**WHAT YOU ARE ASKED TO DO**.
Verbatim output of all the material below is required.

━━ SOURCE MATERIAL

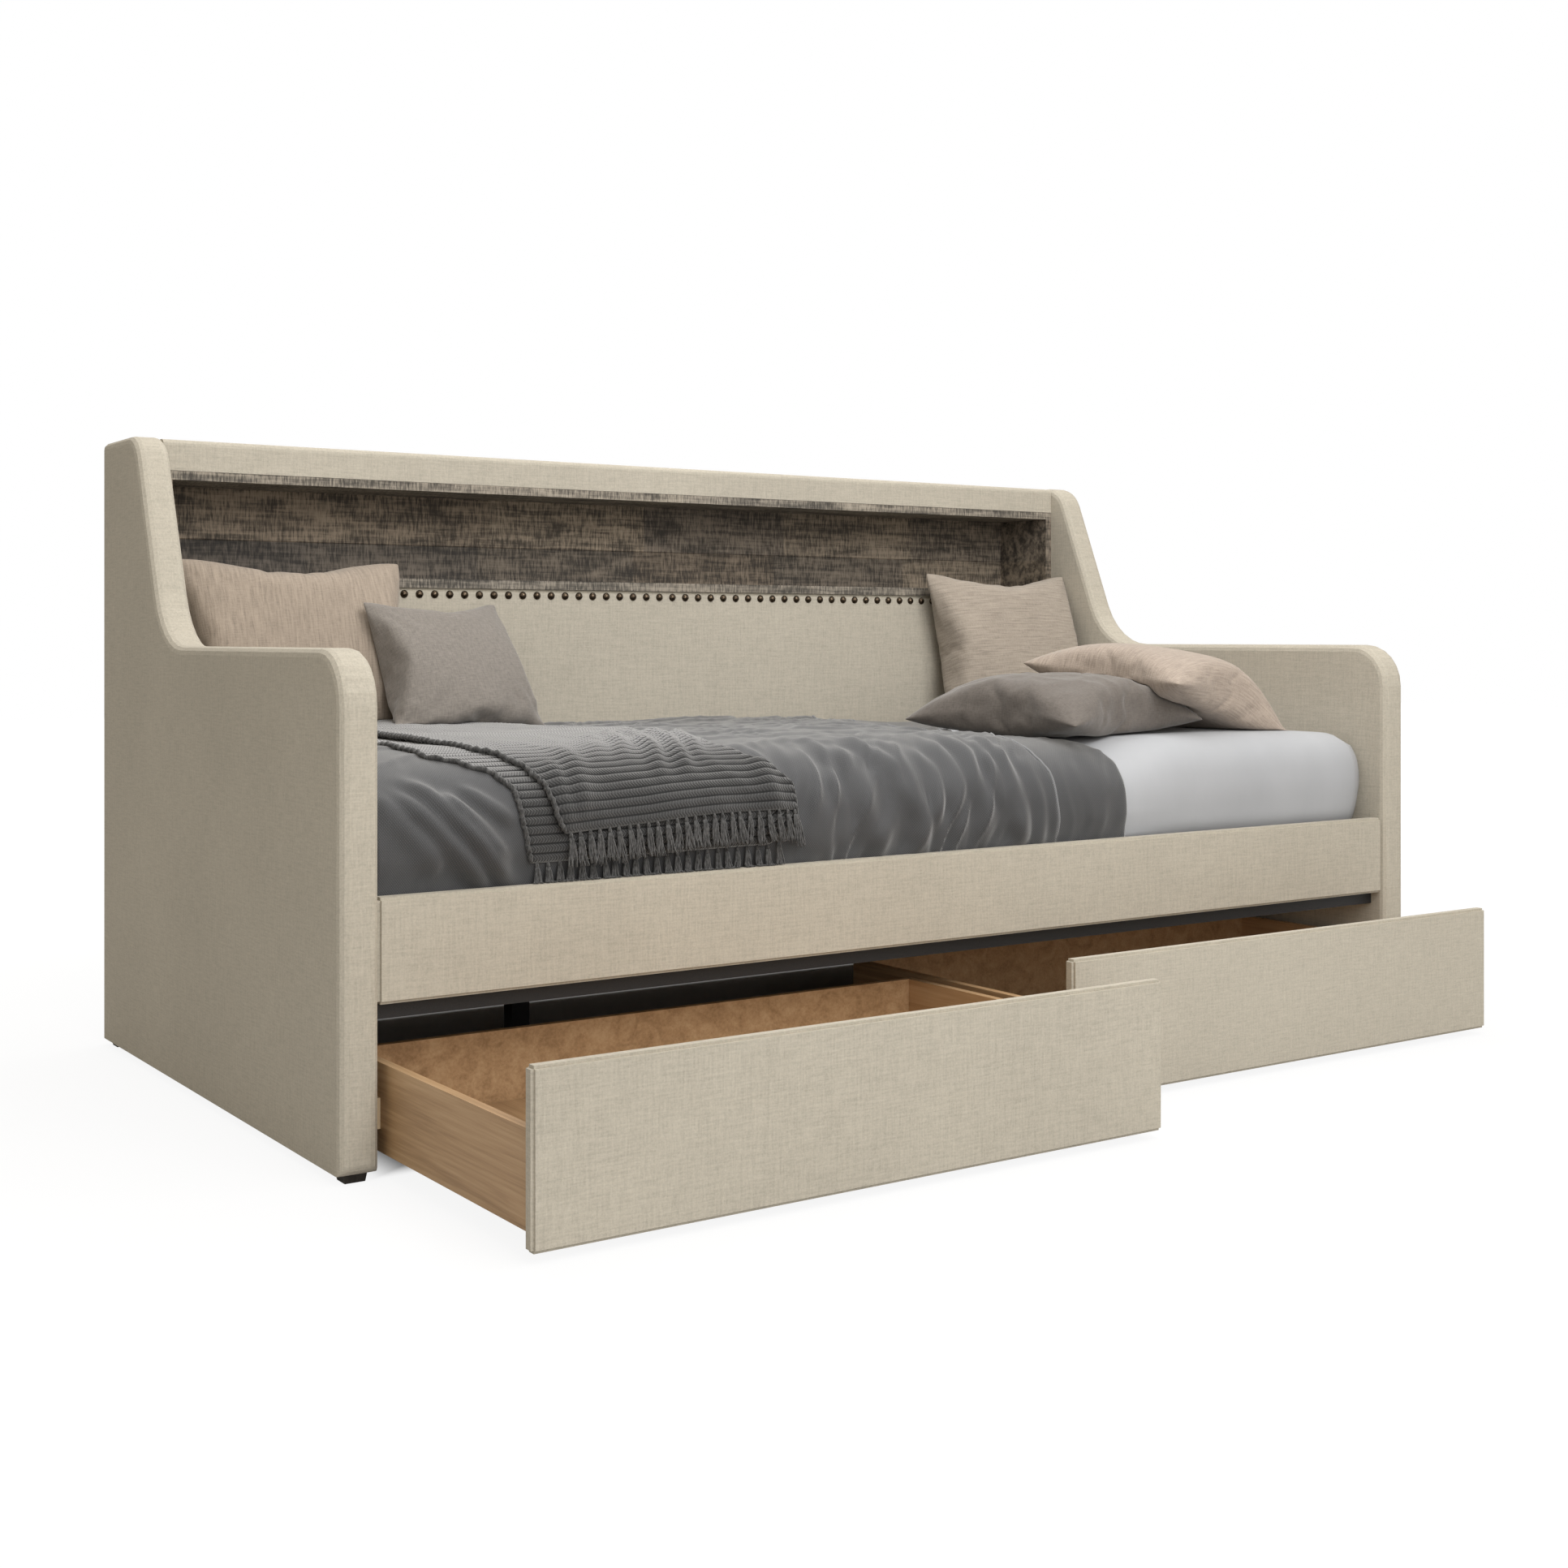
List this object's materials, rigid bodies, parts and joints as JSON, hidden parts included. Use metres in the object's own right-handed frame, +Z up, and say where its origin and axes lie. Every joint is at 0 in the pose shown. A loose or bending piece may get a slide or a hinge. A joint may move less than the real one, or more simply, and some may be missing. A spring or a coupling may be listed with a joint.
{
  "type": "storage daybed",
  "caption": "Upholstered daybed with a shelf niche in its back, nail-head trim, a made-up mattress and rolling drawers under the front rail.",
  "frame": {"origin": "on the floor, at the middle of the footprint with the drawers pulled out as at rest", "axes": "+X along the bed's length to its right-hand arm, +Y from the front to the back, +Z up"},
  "size_m": [2.036, 1.535, 1.025],
  "materials": {
    "linen_fabric": "matte",
    "rustic_wood": "matte",
    "drawer_oak": "satin",
    "frame_wood": "matte",
    "black_steel": "satin",
    "black_plastic": "matte",
    "antique_bronze": "satin",
    "white_sheet": "matte",
    "grey_duvet": "matte",
    "grey_throw": "matte",
    "blush_slub": "matte",
    "cream_slub": "matte",
    "grey_weave": "matte",
    "charcoal_weave": "matte",
    "blush_weave": "matte"
  },
  "bodies": {
    "daybed_frame": {"arm_left_cover": "linen_fabric", "arm_left_panel": "frame_wood", "arm_right_cover": "linen_fabric", "arm_right_panel": "frame_wood", "back_bottom_board": "frame_wood", "back_lower_pad": "linen_fabric", "back_post_centre": "frame_wood", "back_post_left": "frame_wood", "back_post_right": "frame_wood", "back_top_rail": "linen_fabric", "centre_beam": "black_steel", "centre_leg_left": "black_steel", "centre_leg_right": "black_steel", "cushion_blush_back": "blush_slub", "cushion_blush_tilted": "blush_weave", "cushion_cream_back": "cream_slub", "cushion_grey_flat": "charcoal_weave", "cushion_grey_front": "grey_weave", "drawer_guide_left": "frame_wood", "drawer_guide_right": "frame_wood", "duvet": "grey_duvet", "foot_front_left": "black_plastic", "foot_front_right": "black_plastic", "foot_rear_left": "black_plastic", "foot_rear_right": "black_plastic", "front_ledger": "black_steel", "front_rail": "linen_fabric", "mattress": "white_sheet", "nail_trim": "antique_bronze", "niche_back_panel": "rustic_wood", "niche_shelf_board": "rustic_wood", "niche_side_left": "rustic_wood", "niche_side_right": "rustic_wood", "niche_top_board": "rustic_wood", "rear_cover": "linen_fabric", "rear_ledger": "black_steel", "slat_roll": "frame_wood", "throw": "grey_throw"},
    "drawer_left": {"drawer_left_front": "linen_fabric", "drawer_left_side_left": "drawer_oak", "drawer_left_side_right": "drawer_oak", "drawer_left_rear": "drawer_oak", "drawer_left_floor": "drawer_oak", "drawer_left_runner_left": "frame_wood", "drawer_left_runner_right": "frame_wood"},
    "drawer_right": {"drawer_right_front": "linen_fabric", "drawer_right_side_left": "drawer_oak", "drawer_right_side_right": "drawer_oak", "drawer_right_rear": "drawer_oak", "drawer_right_floor": "drawer_oak", "drawer_right_runner_left": "frame_wood", "drawer_right_runner_right": "frame_wood"},
    "roller_left_front_left": {"roller_left_front_left": "black_plastic"},
    "roller_left_front_right": {"roller_left_front_right": "black_plastic"},
    "roller_left_rear_left": {"roller_left_rear_left": "black_plastic"},
    "roller_left_rear_right": {"roller_left_rear_right": "black_plastic"},
    "roller_right_front_left": {"roller_right_front_left": "black_plastic"},
    "roller_right_front_right": {"roller_right_front_right": "black_plastic"},
    "roller_right_rear_left": {"roller_right_rear_left": "black_plastic"},
    "roller_right_rear_right": {"roller_right_rear_right": "black_plastic"}
  },
  "joints": [
    {"name": "drawer_left_slide", "type": "slide", "parent": "daybed_frame", "child": "drawer_left", "axis": [0, -1, 0], "range_m": [-0.432, 0.038]},
    {"name": "drawer_right_slide", "type": "slide", "parent": "daybed_frame", "child": "drawer_right", "axis": [0, -1, 0], "range_m": [-0.234, 0.236]},
    {"name": "roller_left_front_left_spin", "type": "hinge", "parent": "drawer_left", "child": "roller_left_front_left", "pos_m": [-0.815, -0.6772, 0.0128], "axis": [1, 0, 0], "continuous": true},
    {"name": "roller_left_front_right_spin", "type": "hinge", "parent": "drawer_left", "child": "roller_left_front_right", "pos_m": [-0.15, -0.6772, 0.0128], "axis": [1, 0, 0], "continuous": true},
    {"name": "roller_left_rear_left_spin", "type": "hinge", "parent": "drawer_left", "child": "roller_left_rear_left", "pos_m": [-0.815, -0.276, 0.0128], "axis": [1, 0, 0], "continuous": true},
    {"name": "roller_left_rear_right_spin", "type": "hinge", "parent": "drawer_left", "child": "roller_left_rear_right", "pos_m": [-0.15, -0.276, 0.0128], "axis": [1, 0, 0], "continuous": true},
    {"name": "roller_right_front_left_spin", "type": "hinge", "parent": "drawer_right", "child": "roller_right_front_left", "pos_m": [0.15, -0.4792, 0.0128], "axis": [1, 0, 0], "continuous": true},
    {"name": "roller_right_front_right_spin", "type": "hinge", "parent": "drawer_right", "child": "roller_right_front_right", "pos_m": [0.815, -0.4792, 0.0128], "axis": [1, 0, 0], "continuous": true},
    {"name": "roller_right_rear_left_spin", "type": "hinge", "parent": "drawer_right", "child": "roller_right_rear_left", "pos_m": [0.15, -0.078, 0.0128], "axis": [1, 0, 0], "continuous": true},
    {"name": "roller_right_rear_right_spin", "type": "hinge", "parent": "drawer_right", "child": "roller_right_rear_right", "pos_m": [0.815, -0.078, 0.0128], "axis": [1, 0, 0], "continuous": true}
  ],
  "couplings": [
    {"joint": "roller_left_front_left_spin", "follows": "drawer_left_slide", "rad_per_m": 80},
    {"joint": "roller_left_front_right_spin", "follows": "drawer_left_slide", "rad_per_m": 80},
    {"joint": "roller_left_rear_left_spin", "follows": "drawer_left_slide", "rad_per_m": 80},
    {"joint": "roller_left_rear_right_spin", "follows": "drawer_left_slide", "rad_per_m": 80},
    {"joint": "roller_right_front_left_spin", "follows": "drawer_right_slide", "rad_per_m": 80},
    {"joint": "roller_right_front_right_spin", "follows": "drawer_right_slide", "rad_per_m": 80},
    {"joint": "roller_right_rear_left_spin", "follows": "drawer_right_slide", "rad_per_m": 80},
    {"joint": "roller_right_rear_right_spin", "follows": "drawer_right_slide", "rad_per_m": 80}
  ]
}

━━━━

**THE OUTPUT**.
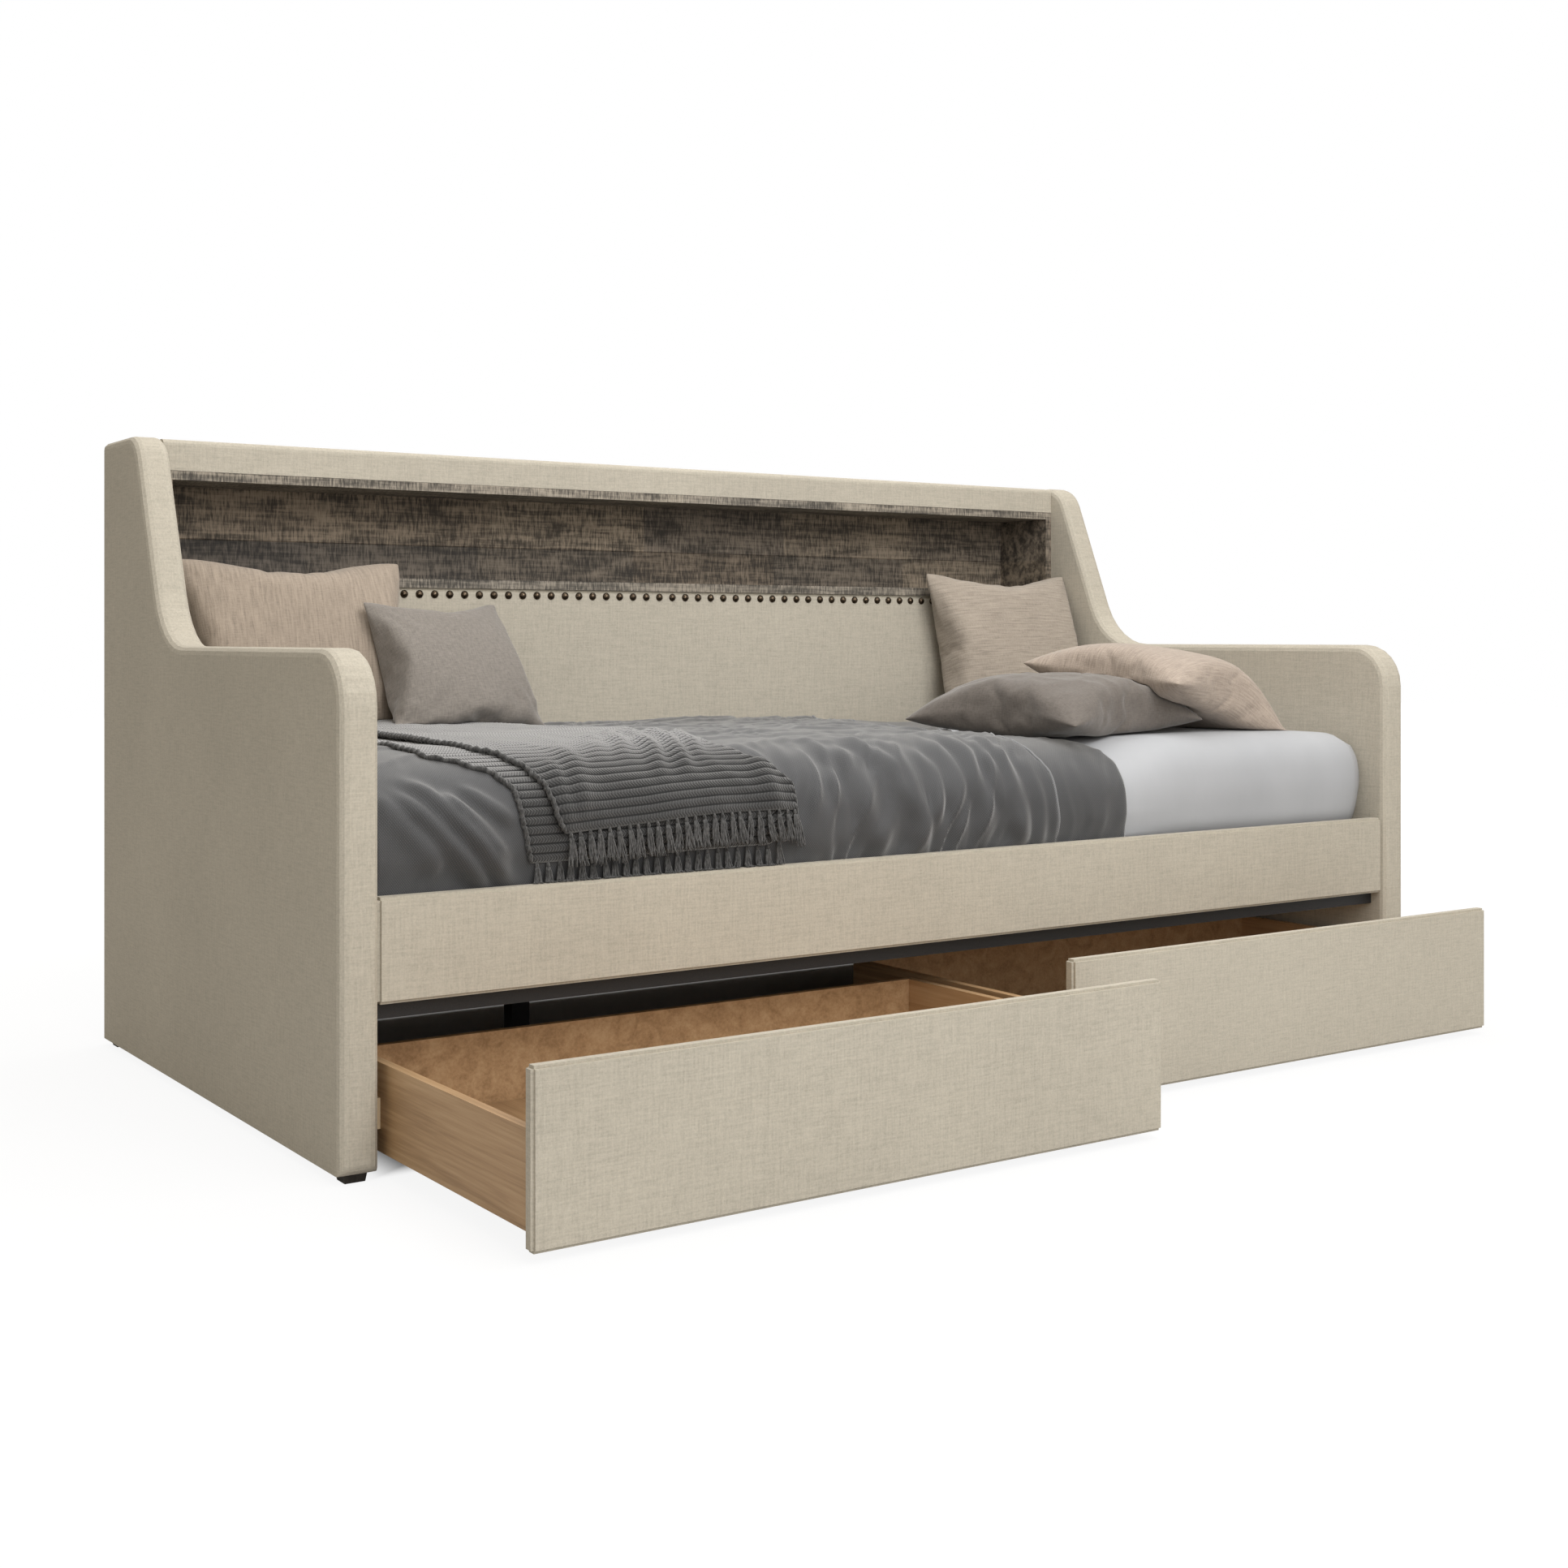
List this object's materials, rigid bodies, parts and joints as JSON, hidden parts included. Use metres in the object's own right-handed frame, +Z up, and say where its origin and axes lie. Every joint is at 0 in the pose shown. A loose or bending piece may get a slide or a hinge. A joint may move less than the real one, or more simply, and some may be missing. A spring or a coupling may be listed with a joint.
{
  "type": "storage daybed",
  "caption": "Upholstered daybed with a shelf niche in its back, nail-head trim, a made-up mattress and rolling drawers under the front rail.",
  "frame": {"origin": "on the floor, at the middle of the footprint with the drawers pulled out as at rest", "axes": "+X along the bed's length to its right-hand arm, +Y from the front to the back, +Z up"},
  "size_m": [2.036, 1.535, 1.025],
  "materials": {
    "linen_fabric": "matte",
    "rustic_wood": "matte",
    "drawer_oak": "satin",
    "frame_wood": "matte",
    "black_steel": "satin",
    "black_plastic": "matte",
    "antique_bronze": "satin",
    "white_sheet": "matte",
    "grey_duvet": "matte",
    "grey_throw": "matte",
    "blush_slub": "matte",
    "cream_slub": "matte",
    "grey_weave": "matte",
    "charcoal_weave": "matte",
    "blush_weave": "matte"
  },
  "bodies": {
    "daybed_frame": {"arm_left_cover": "linen_fabric", "arm_left_panel": "frame_wood", "arm_right_cover": "linen_fabric", "arm_right_panel": "frame_wood", "back_bottom_board": "frame_wood", "back_lower_pad": "linen_fabric", "back_post_centre": "frame_wood", "back_post_left": "frame_wood", "back_post_right": "frame_wood", "back_top_rail": "linen_fabric", "centre_beam": "black_steel", "centre_leg_left": "black_steel", "centre_leg_right": "black_steel", "cushion_blush_back": "blush_slub", "cushion_blush_tilted": "blush_weave", "cushion_cream_back": "cream_slub", "cushion_grey_flat": "charcoal_weave", "cushion_grey_front": "grey_weave", "drawer_guide_left": "frame_wood", "drawer_guide_right": "frame_wood", "duvet": "grey_duvet", "foot_front_left": "black_plastic", "foot_front_right": "black_plastic", "foot_rear_left": "black_plastic", "foot_rear_right": "black_plastic", "front_ledger": "black_steel", "front_rail": "linen_fabric", "mattress": "white_sheet", "nail_trim": "antique_bronze", "niche_back_panel": "rustic_wood", "niche_shelf_board": "rustic_wood", "niche_side_left": "rustic_wood", "niche_side_right": "rustic_wood", "niche_top_board": "rustic_wood", "rear_cover": "linen_fabric", "rear_ledger": "black_steel", "slat_roll": "frame_wood", "throw": "grey_throw"},
    "drawer_left": {"drawer_left_front": "linen_fabric", "drawer_left_side_left": "drawer_oak", "drawer_left_side_right": "drawer_oak", "drawer_left_rear": "drawer_oak", "drawer_left_floor": "drawer_oak", "drawer_left_runner_left": "frame_wood", "drawer_left_runner_right": "frame_wood"},
    "drawer_right": {"drawer_right_front": "linen_fabric", "drawer_right_side_left": "drawer_oak", "drawer_right_side_right": "drawer_oak", "drawer_right_rear": "drawer_oak", "drawer_right_floor": "drawer_oak", "drawer_right_runner_left": "frame_wood", "drawer_right_runner_right": "frame_wood"},
    "roller_left_front_left": {"roller_left_front_left": "black_plastic"},
    "roller_left_front_right": {"roller_left_front_right": "black_plastic"},
    "roller_left_rear_left": {"roller_left_rear_left": "black_plastic"},
    "roller_left_rear_right": {"roller_left_rear_right": "black_plastic"},
    "roller_right_front_left": {"roller_right_front_left": "black_plastic"},
    "roller_right_front_right": {"roller_right_front_right": "black_plastic"},
    "roller_right_rear_left": {"roller_right_rear_left": "black_plastic"},
    "roller_right_rear_right": {"roller_right_rear_right": "black_plastic"}
  },
  "joints": [
    {"name": "drawer_left_slide", "type": "slide", "parent": "daybed_frame", "child": "drawer_left", "axis": [0, -1, 0], "range_m": [-0.432, 0.038]},
    {"name": "drawer_right_slide", "type": "slide", "parent": "daybed_frame", "child": "drawer_right", "axis": [0, -1, 0], "range_m": [-0.234, 0.236]},
    {"name": "roller_left_front_left_spin", "type": "hinge", "parent": "drawer_left", "child": "roller_left_front_left", "pos_m": [-0.815, -0.6772, 0.0128], "axis": [1, 0, 0], "continuous": true},
    {"name": "roller_left_front_right_spin", "type": "hinge", "parent": "drawer_left", "child": "roller_left_front_right", "pos_m": [-0.15, -0.6772, 0.0128], "axis": [1, 0, 0], "continuous": true},
    {"name": "roller_left_rear_left_spin", "type": "hinge", "parent": "drawer_left", "child": "roller_left_rear_left", "pos_m": [-0.815, -0.276, 0.0128], "axis": [1, 0, 0], "continuous": true},
    {"name": "roller_left_rear_right_spin", "type": "hinge", "parent": "drawer_left", "child": "roller_left_rear_right", "pos_m": [-0.15, -0.276, 0.0128], "axis": [1, 0, 0], "continuous": true},
    {"name": "roller_right_front_left_spin", "type": "hinge", "parent": "drawer_right", "child": "roller_right_front_left", "pos_m": [0.15, -0.4792, 0.0128], "axis": [1, 0, 0], "continuous": true},
    {"name": "roller_right_front_right_spin", "type": "hinge", "parent": "drawer_right", "child": "roller_right_front_right", "pos_m": [0.815, -0.4792, 0.0128], "axis": [1, 0, 0], "continuous": true},
    {"name": "roller_right_rear_left_spin", "type": "hinge", "parent": "drawer_right", "child": "roller_right_rear_left", "pos_m": [0.15, -0.078, 0.0128], "axis": [1, 0, 0], "continuous": true},
    {"name": "roller_right_rear_right_spin", "type": "hinge", "parent": "drawer_right", "child": "roller_right_rear_right", "pos_m": [0.815, -0.078, 0.0128], "axis": [1, 0, 0], "continuous": true}
  ],
  "couplings": [
    {"joint": "roller_left_front_left_spin", "follows": "drawer_left_slide", "rad_per_m": 80},
    {"joint": "roller_left_front_right_spin", "follows": "drawer_left_slide", "rad_per_m": 80},
    {"joint": "roller_left_rear_left_spin", "follows": "drawer_left_slide", "rad_per_m": 80},
    {"joint": "roller_left_rear_right_spin", "follows": "drawer_left_slide", "rad_per_m": 80},
    {"joint": "roller_right_front_left_spin", "follows": "drawer_right_slide", "rad_per_m": 80},
    {"joint": "roller_right_front_right_spin", "follows": "drawer_right_slide", "rad_per_m": 80},
    {"joint": "roller_right_rear_left_spin", "follows": "drawer_right_slide", "rad_per_m": 80},
    {"joint": "roller_right_rear_right_spin", "follows": "drawer_right_slide", "rad_per_m": 80}
  ]
}